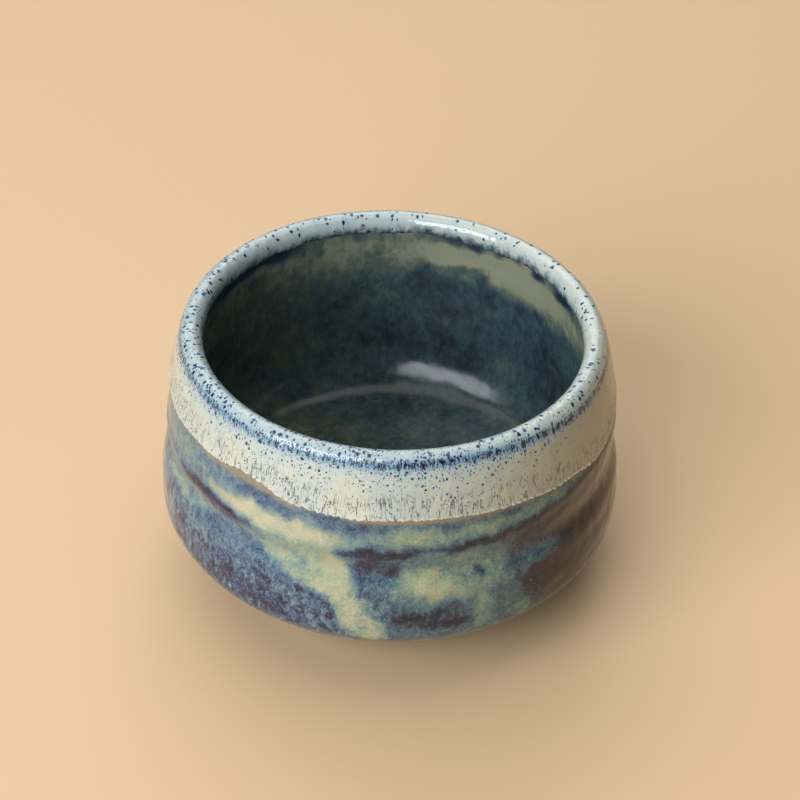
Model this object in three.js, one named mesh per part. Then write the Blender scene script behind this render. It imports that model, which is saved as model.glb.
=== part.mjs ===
// Matcha bowl: a footed tea bowl of thrown stoneware, in the order in which a potter builds it up.
//
//   clay_body    the thrown and trimmed clay, from the foot ring to the core of the lip
//   outer_glaze  the flowing glaze outside, from just above the foot to the crest of the lip
//   liner_glaze  the dark glaze poured inside, from the crest of the lip to the middle of the floor
//   rim_glaze    the thick pale glaze, dipped over the lip and the two coats under it
//
// The clay's outline is the master. Each coat is the outline below it, moved out by the thickness of
// the coat, so every coat lies face to face on what it was poured over. The coats are fired on, so
// nothing here moves. Millimetres, +Z up, and the origin is the middle of the foot's flat face.

import * as THREE from "three";

// Driving dimensions of the finished bowl, coats included.
const HEIGHT = 75; // table to the crest of the lip
const LIP_RADIUS = 55; // outside of the round lip
const LIP_THICKNESS = 6.2;
const BELLY_RADIUS = 61; // the widest place
const BELLY_HEIGHT = 27.5;
const WALL = 6.6; // the wall at the belly
const GROOVE_HEIGHT = 43; // the soft waist between the belly and the collar
const GROOVE_DEPTH = 2.7;
const FLOOR_HEIGHT = 12.2; // table to the glazed floor, in the middle

// The foot ring, trimmed out of the same clay and left bare.
const FOOT_RADIUS = 30.5; // outside, where it leaves the bowl
const FOOT_HEIGHT = 4.6;
const FOOT_WIDTH = 5.4;
const FOOT_TAPER = 0.5; // the ring narrows by this much on each side
const FOOT_CHAMFER = 0.7;
const RECESS_HEIGHT = 4.8; // table to the clay inside the ring

// Glaze.
const BASE_COAT = 0.6; // thickness of the glaze outside and of the liner
const RIM_COAT = 0.7; // thickness of the pale glaze on top of them
const EDGE_SHARE = 0.5; // the free edge of a coat has this share of its full thickness
const RIM_BAND = 17.4; // how far the pale glaze comes down outside
const RIM_TURN_IN = 5.6; // how far it comes down inside

// How finely the curves are cut.
const AROUND = 48; // flats round the bowl
const PER_SPAN = 2; // edges between two stations of a wall
const LIP_STEPS = 6; // edges over the lip, an even number so that one point is the crest

// --- The clay's outline: under the bowl, up the outside, over the lip and down the inside.

const point = (radius, height) => new THREE.Vector2(radius, height);

// A smooth line through stations, as points.
function smooth(stations) {
  return new THREE.SplineCurve(stations).getPoints(PER_SPAN * (stations.length - 1));
}

const lipCore = LIP_THICKNESS / 2 - BASE_COAT - RIM_COAT;
const lipMiddle = point(LIP_RADIUS - LIP_THICKNESS / 2, HEIGHT - LIP_THICKNESS / 2);

// From the middle of the recess to the outer root of the foot ring.
function foot() {
  const outer = FOOT_RADIUS;
  const inner = FOOT_RADIUS - FOOT_WIDTH;
  return [
    point(0, RECESS_HEIGHT),
    point(inner - FOOT_TAPER, RECESS_HEIGHT),
    point(inner, FOOT_CHAMFER),
    point(inner + FOOT_CHAMFER, 0),
    point(outer - FOOT_TAPER - FOOT_CHAMFER, 0),
    point(outer - FOOT_TAPER, FOOT_CHAMFER),
    point(outer, FOOT_HEIGHT),
  ];
}

// The low underside, the quick turn up into the belly, the waist, and the collar leaning in.
function outside() {
  const belly = BELLY_RADIUS - BASE_COAT;
  const waist = belly - GROOVE_DEPTH;
  return smooth([
    point(FOOT_RADIUS + 1.8, FOOT_HEIGHT + 0.7),
    point(belly - 18, FOOT_HEIGHT + 3.6),
    point(belly - 10.4, BELLY_HEIGHT - 16.2),
    point(belly - 3.6, BELLY_HEIGHT - 10),
    point(belly - 0.6, BELLY_HEIGHT - 5.8),
    point(belly, BELLY_HEIGHT),
    point(belly - 0.7, GROOVE_HEIGHT - 7),
    point(waist, GROOVE_HEIGHT - 1),
    point(waist + 0.6, GROOVE_HEIGHT + 5),
    point(belly - 3.3, HEIGHT - RIM_BAND),
    point(belly - 5, HEIGHT - 9),
    point(lipMiddle.x + lipCore, lipMiddle.y),
  ]);
}

// The core of the lip, without the two points that the walls already have.
function lip() {
  const turn = new THREE.EllipseCurve(lipMiddle.x, lipMiddle.y, lipCore, lipCore, 0, Math.PI);
  return turn.getPoints(LIP_STEPS).slice(1, -1);
}

// The wall widens below the lip and turns into the floor, which falls to a shallow pool.
function inside() {
  const belly = BELLY_RADIUS - WALL + BASE_COAT;
  const floor = FLOOR_HEIGHT - BASE_COAT;
  return smooth([
    point(lipMiddle.x - lipCore, lipMiddle.y),
    point(lipMiddle.x - lipCore + 0.1, HEIGHT - RIM_TURN_IN),
    point(belly - 3.6, HEIGHT - 15),
    point(belly - 1.5, HEIGHT - 29),
    point(belly, BELLY_HEIGHT + 5),
    point(belly - 1.7, BELLY_HEIGHT - 4),
    point(belly - 8.5, floor + 4.9),
    point(belly - 21, floor + 1.8),
    point(17, floor + 0.8),
    point(0, floor),
  ]);
}

const footPoints = foot();
const outsidePoints = outside();
const clay = [...footPoints, ...outsidePoints, ...lip(), ...inside()];
const crest = footPoints.length + outsidePoints.length - 1 + LIP_STEPS / 2;

// --- The coats.

// An outline moved out, square to itself, by a thickness that may change from point to point.
function raised(outline, thickness) {
  const last = outline.length - 1;
  return outline.map((here, i) => {
    const along = outline[Math.min(i + 1, last)].clone().sub(outline[Math.max(i - 1, 0)]).normalize();
    if (here.x === 0) along.set(-1, 0); // in the middle of the floor a coat grows straight up
    return point(here.x + along.y * thickness(i), here.y - along.x * thickness(i));
  });
}

// The section of a coat: out along its free surface, and back along the surface below it. It closes
// on itself, unless it ends on the axis.
function section(below, free) {
  const loop = [...below.slice().reverse(), ...free];
  return below[below.length - 1].x === 0 ? loop : [...loop, loop[0]];
}

// The base glaze starts on the first point of the wall, just clear of the foot.
const dipped = clay.slice(footPoints.length);
const dippedCrest = crest - footPoints.length;
const glazed = raised(dipped, (i) => (i === 0 ? EDGE_SHARE : 1) * BASE_COAT);

// The rim glaze lies between two stations of that surface, one on each side of the crest.
const bandEdge = dipped.findIndex((p) => p.y > HEIGHT - RIM_BAND - 0.01);
const turnIn = dipped.findIndex((p, i) => i > dippedCrest && p.y < HEIGHT - RIM_TURN_IN + 0.01);
const underRim = glazed.slice(bandEdge, turnIn + 1);
const lastRim = underRim.length - 1;
const rim = raised(underRim, (i) => (i === 0 || i === lastRim ? EDGE_SHARE : 1) * RIM_COAT);

// --- Turning the sections.

function turned(name, outline, color, roughness) {
  const geometry = new THREE.LatheGeometry(outline, AROUND).rotateX(Math.PI / 2);
  const material = new THREE.MeshStandardMaterial({ color, roughness, metalness: 0 });
  const mesh = new THREE.Mesh(geometry, material);
  mesh.name = name;
  return mesh;
}

const outerSection = section(dipped.slice(0, dippedCrest + 1), glazed.slice(0, dippedCrest + 1));
const linerSection = section(dipped.slice(dippedCrest), glazed.slice(dippedCrest));

const bowl = new THREE.Group();
bowl.name = "matcha_bowl";
bowl.add(
  turned("clay_body", clay, 0x9a7f66, 0.85),
  turned("outer_glaze", outerSection, 0x7c8a86, 0.25),
  turned("liner_glaze", linerSection, 0x2c3a44, 0.2),
  turned("rim_glaze", section(underRim, rim), 0xd6d2c2, 0.2),
);

export default bowl;
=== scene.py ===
# %% [markdown]
# # A matcha bowl
#
# A matcha bowl is thrown on a wheel from one lump of stoneware clay, trimmed underneath until a foot
# ring stands out, and then glazed three times: a dark glaze is poured inside, a flowing blue and cream
# glaze outside, and the lip is dipped in a thick pale glaze. In the kiln the three glazes melt into
# each other, and that is where nearly all of the bowl's character comes from.
#
# This notebook makes the bowl as four pieces: the bare clay, the outer glaze, the liner and the rim
# glaze. Each is a surface of two parameters, worked out with numpy: how far round the bowl, and how
# far along its outline. Every glaze is a real skin with a thickness, lying on what is under it.

import math

import bpy
import numpy as np
from mathutils import Matrix, Vector


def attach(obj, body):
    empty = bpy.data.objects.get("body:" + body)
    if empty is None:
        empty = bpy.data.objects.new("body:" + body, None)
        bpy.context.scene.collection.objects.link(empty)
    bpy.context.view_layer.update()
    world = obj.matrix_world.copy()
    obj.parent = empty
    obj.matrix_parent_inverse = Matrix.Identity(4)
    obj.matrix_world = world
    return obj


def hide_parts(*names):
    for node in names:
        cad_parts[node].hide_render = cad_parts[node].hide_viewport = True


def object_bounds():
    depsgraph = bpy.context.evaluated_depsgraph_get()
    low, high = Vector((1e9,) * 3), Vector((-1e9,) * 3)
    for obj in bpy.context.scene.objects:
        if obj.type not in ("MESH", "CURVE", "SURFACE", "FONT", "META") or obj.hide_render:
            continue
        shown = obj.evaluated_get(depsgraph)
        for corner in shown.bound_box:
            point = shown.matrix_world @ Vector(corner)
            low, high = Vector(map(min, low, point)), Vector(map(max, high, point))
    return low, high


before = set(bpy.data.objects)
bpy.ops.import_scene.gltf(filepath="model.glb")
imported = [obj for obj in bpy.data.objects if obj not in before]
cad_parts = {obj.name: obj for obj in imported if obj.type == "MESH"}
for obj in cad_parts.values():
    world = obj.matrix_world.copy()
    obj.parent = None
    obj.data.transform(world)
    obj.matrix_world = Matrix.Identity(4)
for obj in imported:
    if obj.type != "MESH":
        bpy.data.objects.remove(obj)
cad_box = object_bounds()
MM = 0.001
HEIGHT = cad_box[1][2] / MM
print("height", round(HEIGHT, 2), "mm, nodes", sorted(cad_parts))

# %% [markdown]
# ## The camera
#
# The camera comes first, so that every later step can be looked at. It stands in front of the bowl and
# above it, a little under 60 cm away, with a long lens: high enough to see into the bowl, and far
# enough for the rim to stay an even ellipse. A very small roll makes the view look held by hand.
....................
_What is expected_.
Transcribe, word for word, every line from the line with "const outerSection = section(dipped.slice(0, dippedCrest" to the line with "bpy.context.scene.collection.objects.link(empty)", inclusive, and output nothing else.

_Exercise solution_.
const outerSection = section(dipped.slice(0, dippedCrest + 1), glazed.slice(0, dippedCrest + 1));
const linerSection = section(dipped.slice(dippedCrest), glazed.slice(dippedCrest));

const bowl = new THREE.Group();
bowl.name = "matcha_bowl";
bowl.add(
  turned("clay_body", clay, 0x9a7f66, 0.85),
  turned("outer_glaze", outerSection, 0x7c8a86, 0.25),
  turned("liner_glaze", linerSection, 0x2c3a44, 0.2),
  turned("rim_glaze", section(underRim, rim), 0xd6d2c2, 0.2),
);

export default bowl;
=== scene.py ===
# %% [markdown]
# # A matcha bowl
#
# A matcha bowl is thrown on a wheel from one lump of stoneware clay, trimmed underneath until a foot
# ring stands out, and then glazed three times: a dark glaze is poured inside, a flowing blue and cream
# glaze outside, and the lip is dipped in a thick pale glaze. In the kiln the three glazes melt into
# each other, and that is where nearly all of the bowl's character comes from.
#
# This notebook makes the bowl as four pieces: the bare clay, the outer glaze, the liner and the rim
# glaze. Each is a surface of two parameters, worked out with numpy: how far round the bowl, and how
# far along its outline. Every glaze is a real skin with a thickness, lying on what is under it.

import math

import bpy
import numpy as np
from mathutils import Matrix, Vector


def attach(obj, body):
    empty = bpy.data.objects.get("body:" + body)
    if empty is None:
        empty = bpy.data.objects.new("body:" + body, None)
        bpy.context.scene.collection.objects.link(empty)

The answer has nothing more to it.